La semaine de quatre jours payée cinq, c’est une si mauvaise idée?
Marco Taddei
(CONTRE): Une idée dans l’air du temps. À l’Union patronale suisse, nous n’avons pas d’a priori positif ou négatif contre ce modèle. Pour autant, il ne doit pas se transformer en miroir aux alouettes. Avec une condition sine qua non: ne pas en faire une généralité. La semaine de quatre jours ne doit donc ni être ancrée dans la loi, ni être imposée aux entreprises. De plus, tant l’employeur que l’employé doivent y trouver leur compte.

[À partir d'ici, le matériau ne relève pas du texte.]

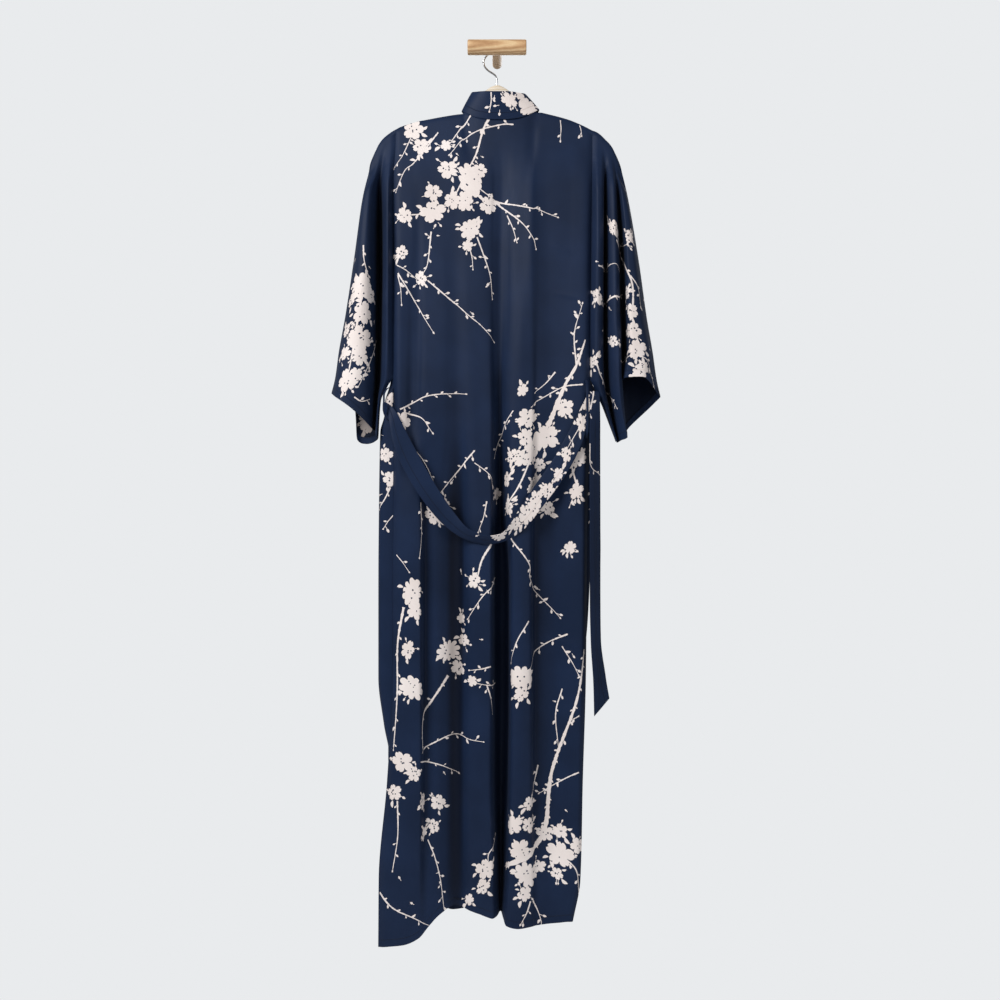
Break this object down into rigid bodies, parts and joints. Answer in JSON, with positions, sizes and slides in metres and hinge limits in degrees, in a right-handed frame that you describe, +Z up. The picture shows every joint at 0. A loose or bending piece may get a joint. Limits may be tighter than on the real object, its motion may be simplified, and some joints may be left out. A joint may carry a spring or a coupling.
{
  "type": "kimono robe on a hanger and wall peg",
  "caption": "Long satin kimono robe seen from behind, wide sleeves, neckband and tie belt in a swag, on a wooden hanger hooked over a round wooden wall peg",
  "frame": {"origin": "middle of the peg stem's face on the wall", "axes": "+X right as the robe's back is seen, +Y into the wall, +Z up"},
  "size_m": [0.5583, 0.1151, 1.5105],
  "materials": {
    "robe_satin": "printed polyester satin, dark navy",
    "belt_satin": "printed polyester satin, dark navy",
    "hanger_wood": "pale clear varnished beech",
    "steel_wire": "bright drawn steel wire",
    "peg_wood": "oiled beech, fine straight grain"
  },
  "bodies": {
    "root": {"back": "robe_satin", "front_left": "robe_satin", "front_right": "robe_satin", "sleeve_left": "robe_satin", "sleeve_right": "robe_satin", "collar": "robe_satin", "belt": "belt_satin", "belt_loop_left": "belt_satin", "belt_loop_right": "belt_satin", "hanger_body": "hanger_wood", "hanger_hook": "steel_wire", "peg_bar": "peg_wood", "peg_stem": "peg_wood"}
  },
  "joints": []
}
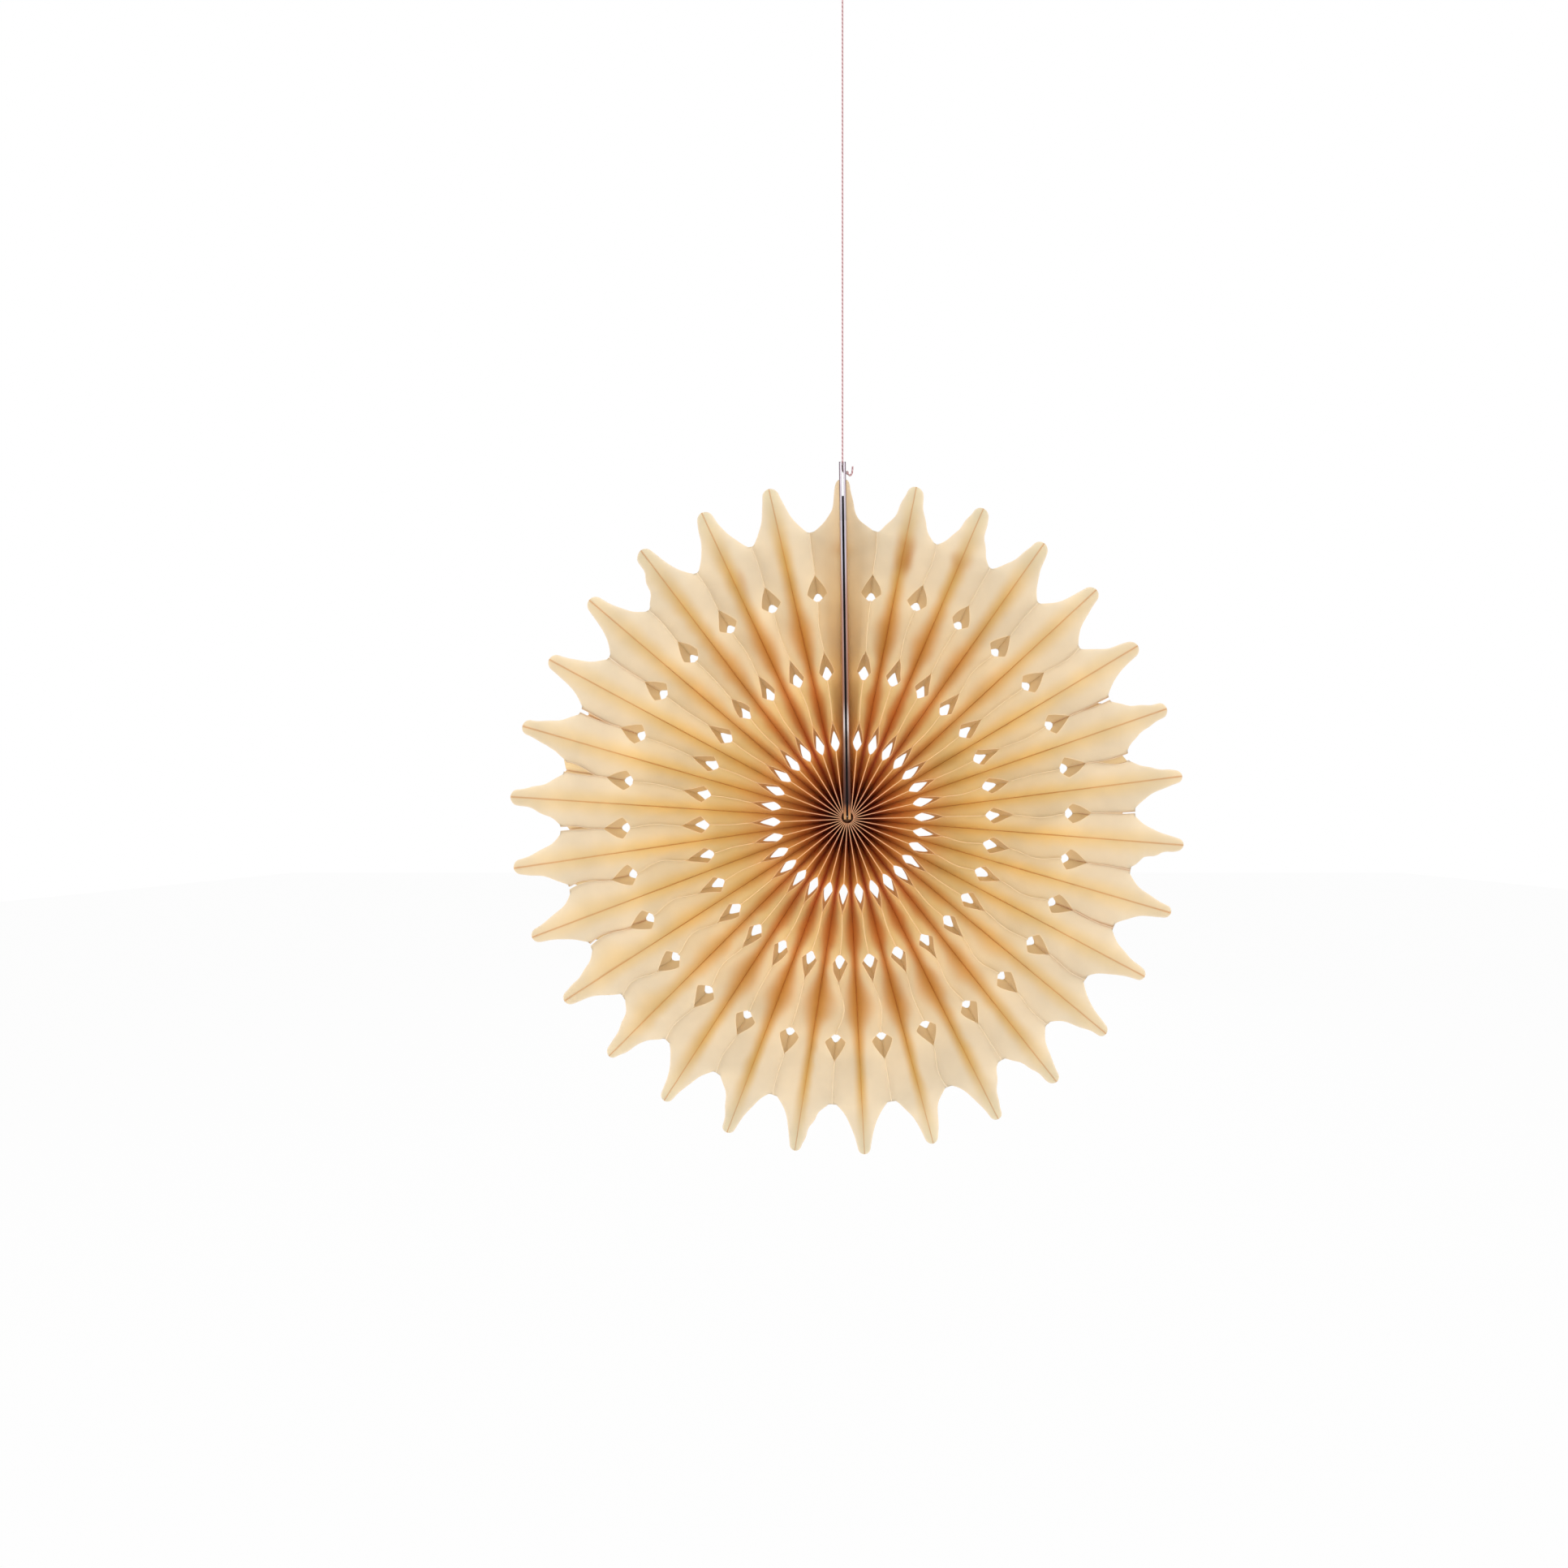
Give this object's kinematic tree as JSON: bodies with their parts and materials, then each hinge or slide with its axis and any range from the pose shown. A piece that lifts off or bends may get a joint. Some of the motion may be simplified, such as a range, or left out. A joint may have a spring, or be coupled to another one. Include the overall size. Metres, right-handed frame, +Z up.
{
  "type": "paper fan rosette",
  "caption": "Hanging tissue paper fan, opened right round into a pleated rosette with pointed tips and punched leaf, kite and diamond holes, on a thread.",
  "frame": {"origin": "middle of the rosette, where its axis crosses its mid-depth plane", "axes": "+Z up along the two boards and the thread, the rosette faces -Y, +X to the right of someone who looks at its front"},
  "size_m": [0.3989, 0.0402, 0.7051],
  "materials": {
    "tissue": "matte tan tissue paper",
    "board": "matte card with pale cut edges",
    "tape": "double-sided adhesive tape",
    "thread": "twisted cotton thread"
  },
  "bodies": {
    "root": {"tissue_cell_01": "tissue", "tissue_cell_02": "tissue", "tissue_cell_03": "tissue", "tissue_cell_04": "tissue", "tissue_cell_05": "tissue", "tissue_cell_06": "tissue", "tissue_cell_07": "tissue", "tissue_cell_08": "tissue", "tissue_cell_09": "tissue", "tissue_cell_10": "tissue", "tissue_cell_11": "tissue", "tissue_cell_12": "tissue", "tissue_cell_13": "tissue", "tissue_cell_14": "tissue", "tissue_cell_15": "tissue", "tissue_cell_16": "tissue", "tissue_cell_17": "tissue", "tissue_cell_18": "tissue", "tissue_cell_19": "tissue", "tissue_cell_20": "tissue", "tissue_cell_21": "tissue", "tissue_cell_22": "tissue", "tissue_cell_23": "tissue", "tissue_cell_24": "tissue", "tissue_cell_25": "tissue", "tissue_cell_26": "tissue", "tissue_cell_27": "tissue", "tissue_cell_28": "tissue", "tissue_cell_29": "tissue", "tissue_cell_30": "tissue", "board_left": "board", "board_right": "board", "joining_tape": "tape", "hanging_thread": "thread", "thread_knot": "thread", "thread_loop": "thread"}
  },
  "joints": []
}
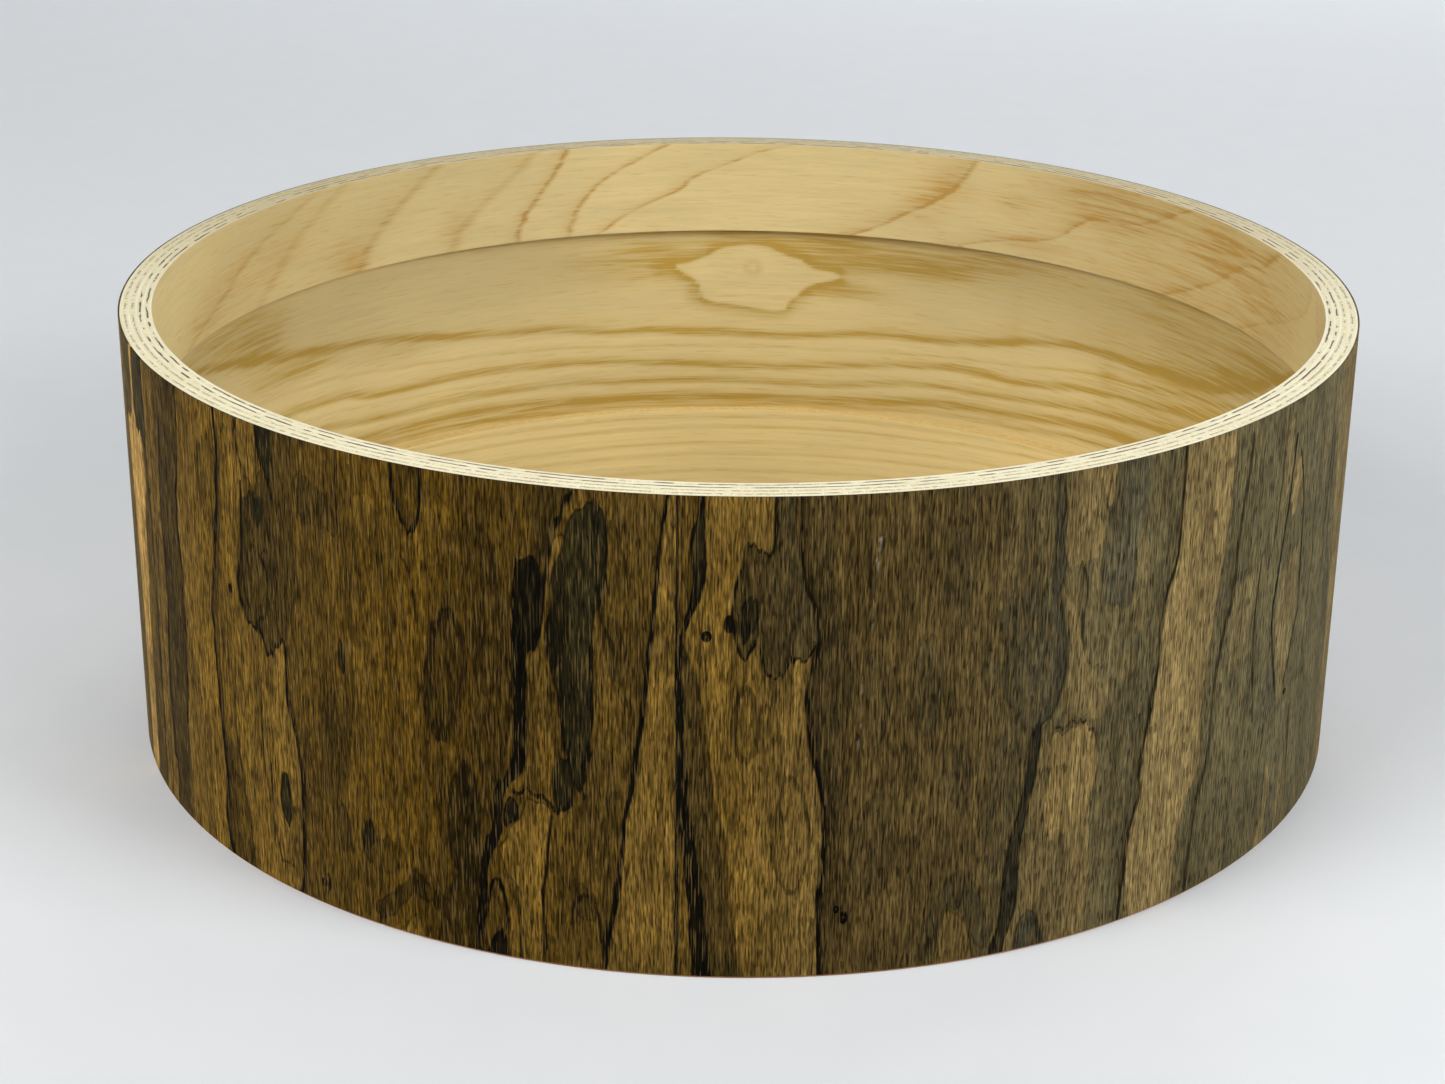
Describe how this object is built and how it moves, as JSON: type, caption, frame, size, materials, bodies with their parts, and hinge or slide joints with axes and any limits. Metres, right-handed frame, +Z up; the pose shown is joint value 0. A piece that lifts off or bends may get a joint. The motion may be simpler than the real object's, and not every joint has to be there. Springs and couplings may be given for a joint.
{
  "type": "drum shell",
  "caption": "Bare round plywood drum shell with a dark figured veneer outside, pale ash inside, square-cut edges and a reinforcement ring at each edge.",
  "frame": {"origin": "centre of the lower edge, on the surface it stands on", "axes": "+Z up along the shell's axis; -Y is the front, +X the right"},
  "size_m": [0.354, 0.354, 0.1285],
  "materials": {
    "face_veneer": "dark figured veneer, sanded, unfinished",
    "inner_ply": "pale ash, grain round the shell, sanded, unfinished",
    "ring_face": "pale ash, slanting grain, sanded, unfinished",
    "long_ply": "pale core ply, grain round the shell, sawn edge",
    "cross_ply": "pale core ply, grain up the shell, sawn end grain"
  },
  "bodies": {
    "root": {"face_veneer_front_left": "face_veneer", "face_veneer_front_right": "face_veneer", "face_veneer_back_right": "face_veneer", "face_veneer_back_left": "face_veneer", "shell_ply_1": "long_ply", "shell_ply_2": "cross_ply", "shell_ply_3": "long_ply", "shell_ply_4": "cross_ply", "shell_ply_5": "inner_ply", "top_ring_ply_1": "cross_ply", "top_ring_ply_2": "long_ply", "top_ring_ply_3": "cross_ply", "top_ring_ply_4": "ring_face", "bottom_ring_ply_1": "cross_ply", "bottom_ring_ply_2": "long_ply", "bottom_ring_ply_3": "cross_ply", "bottom_ring_ply_4": "ring_face"}
  },
  "joints": []
}
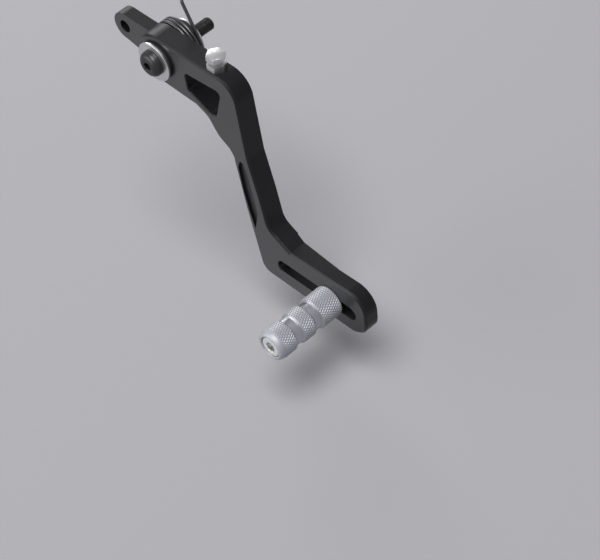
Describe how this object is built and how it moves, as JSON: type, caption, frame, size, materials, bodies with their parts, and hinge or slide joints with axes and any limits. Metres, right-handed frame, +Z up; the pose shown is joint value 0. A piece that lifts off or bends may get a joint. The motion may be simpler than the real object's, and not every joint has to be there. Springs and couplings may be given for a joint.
{
  "type": "rear brake pedal",
  "caption": "Milled motorbike rear brake pedal: sprung lever on a pivot bolt, with an adjustable knurled step pin in its slotted foot.",
  "frame": {"origin": "on the pivot axis, at the plane where the inner washer seats on the bike's bracket", "axes": "+X forward along the bike, +Y along the pivot bolt towards the bike, +Z up"},
  "size_m": [0.1964, 0.0894, 0.1548],
  "materials": {
    "black_anodised": "satin black anodised",
    "clear_anodised": "clear anodised, knurled",
    "plated_steel": "zinc plated",
    "black_steel": "black oxide",
    "spring_steel": "oiled spring wire",
    "bush_bronze": "sintered bronze",
    "seal_rubber": "matt"
  },
  "bodies": {
    "pivot": {"pivot_bolt": "black_steel", "pivot_sleeve": "plated_steel", "pivot_washer_outer": "plated_steel", "pivot_washer_inner": "plated_steel"},
    "pedal": {"pedal_arm": "black_anodised", "pivot_bush_outer": "bush_bronze", "pivot_bush_inner": "bush_bronze", "pivot_seal_outer": "seal_rubber", "pivot_seal_inner": "seal_rubber", "return_spring": "spring_steel", "spring_post": "plated_steel", "stop_locknut": "plated_steel"},
    "stop": {"stop_screw": "plated_steel"},
    "step": {"step_pin": "clear_anodised", "step_pin_screw": "plated_steel", "step_pin_lock_washer": "plated_steel", "step_pin_nut": "plated_steel"}
  },
  "joints": [
    {"name": "pedal_press", "type": "hinge", "parent": "pivot", "child": "pedal", "pos_m": [0, 0, 0], "axis": [0, 1, 0], "range_deg": [0, 12], "stiffness_Nm_per_rad": 4, "springref_deg": -28.65, "deforming": ["return_spring"]},
    {"name": "step_slide", "type": "slide", "parent": "pedal", "child": "step", "axis": [1, 0, 0], "range_m": [-0.0378, 0.0156]},
    {"name": "stop_adjust", "type": "slide", "parent": "pedal", "child": "stop", "axis": [0, 0, 1], "range_m": [-0.0018, 0.003]}
  ]
}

Pour l’employeur, quel est le frein principal?
Éviter une perte de productivité. Travailler quatre jours au lieu de cinq, pour le même salaire, implique ipso facto une réduction de productivité de 20%. Combler cette perte ne va pas de soi. Les contraintes de mise en œuvre ne doivent pas être sous-estimées. Ce n’est pas un slogan qui s’applique à toutes les entreprises sans distinction. La banque n’est pas l’industrie ou la construction.

La productivité individuelle n’augmente-t-elle pas avec le bien-être?
Un employé plus heureux au travail sera plus productif. Encore faut-il une bonne organisation, afin d’éviter une surcharge de travail. Si l’on a moins de temps pour effectuer les mêmes tâches, la semaine de quatre jours se traduira par des journées à rallonge, une augmentation des heures supplémentaires et un surcroît de stress. C’est la face cachée de ce modèle, contraire à sa finalité première. De plus, si le travail doit se faire plus rapidement, il ne faut pas non plus négliger une autre conséquence: la diminution des échanges informels entre collègues, essentiels à la productivité. Une discussion devant la machine à café peut aboutir à des idées géniales qui ne surgiraient pas forcément lors de la séance du lundi matin. 

D’autres pistes?
Le temps partiel. Cela concerne un tiers des actifs. C’est en grande partie motivé par la recherche d’un meilleur équilibre entre vie privée et vie professionnelle. Pour répondre à cette attente, les employeurs proposent aussi des horaires plus souples, ainsi que des aménagements permettant le télétravail.